Die einstige Musiklehrerin Renate Plenz lebt heute in Michendorf.
Die einstige Musiklehrerin Renate Plenz lebt heute in Michendorf.
Foto: Ute Otto

Mit dem Akkordeonorchester bis an die Spitze

Ilona Schmidt hat damals im Schulakkordeonorchester von Renate Plenz mitgespielt. 18 Jahre alt, und damit nur zwei Jahre älter als ihre ältesten Schüler, war die Schweinitzerin, als sie 1958, sofort nach der Ausbildung im Lehrerinstitut Potsdam die Stelle als Musiklehrerin an der Seydaer Schule bekam. „Der Musiklehrer war in den Westen abgehauen“, erzählt die 81-jährige.

„Ich habe von meinem ersten Gehalt an auf einen Trabant gespart. Meine Eltern haben mir immer Stullenpakete mitgegeben.“ Ein Mitglied vom Rat des Kreises, dem die jungen Frau jeden Morgen bei Wind und Wetter, selbst im Schneetreiben, auf einem alten Moped entgegen kam, habe ihr geraten, einen Dringlichkeitsantrag zu stellen. „Ich hatte zwar ein Zimmer in Seyda, bin aber doch fast jeden Tag nach Hause, um meinen Eltern auf dem Hof zu helfen.“ Tatsächlich habe sie ein halbes Jahr später ihren 501er Trabant in Zwickau abholen können. Acht Jahre habe sie an der Seydaer Schule gearbeitet und ein Akkordeonorchester über mehrere Ausscheide bis an die Spitze geführt. Dann habe es sie mit ihrem Mann, einem Zahnarzt, zuerst nach Sachsen und dann nach Michendorf verschlagen. In Brandenburg habe sie bis zur Rente noch als Geografielehrerin gearbeitet. „Den Trabi habe ich später meinem Vater geschenkt.“

Organisatorin will abgeben

Zum ersten Mal bei dem Ehemaligentreffen dabei ist der Einschulungsjahrgang 1953, damit der älteste in der Runde.
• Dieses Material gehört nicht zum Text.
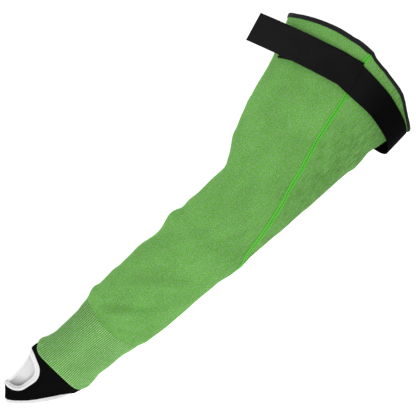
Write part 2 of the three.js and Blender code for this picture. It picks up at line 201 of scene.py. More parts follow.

Ob sie sich gerne an ihre Schulzeit erinnern? „Jetzt wieder“, sagt Dieter Krüger schlagfertig. Nicht jeder sei schließlich gerne zur Schule gegangen. Er habe es immer als großen Nachteil empfunden, dass er nie flunkern konnte, er habe seine Hausaufgaben zu Hause vergessen. „Der Lehrer hätte uns sofort losgeschickt, sie zu holen. Dann wäre der Schwindel aufgeflogen.“ Und wie sollte es ein knapp Siebenjähriger verstehen, dass er den Lehrer, der seit Jahren wie ein Onkel in seinem Elternhaus ein- und ausging, plötzlich nicht mehr mit Du anreden durfte? Auch Harald Groitzsch hat als Abc-Schütze den ersten Lehrer dieser Klasse, Carl Schmalz, geduzt. „Als er meine Hausaufgaben sehen wollte, habe ich gefragt: Hast du mir welche aufgegeben?“

Unzählige Episoden machen im Seydaer Schützenhaus die Runde, immer wieder flammt an den Tischen Gelächter auf. „Ich musste für den Lehrer Zigaretten holen“, blickt Lothar Ermitzsch zurück. Roswitha Müller geht von Tisch zu Tisch und verteilt an alle als Erinnerungsgeschenk Kugelschreiber, auf denen Ort und Datum des Treffens verewigt ist. Es soll das letzte gewesen sein, dass sie organisiert hat, so die 71-Jährige. „Es ist sehr viel Arbeit“, gesteht die Jüterbogerin.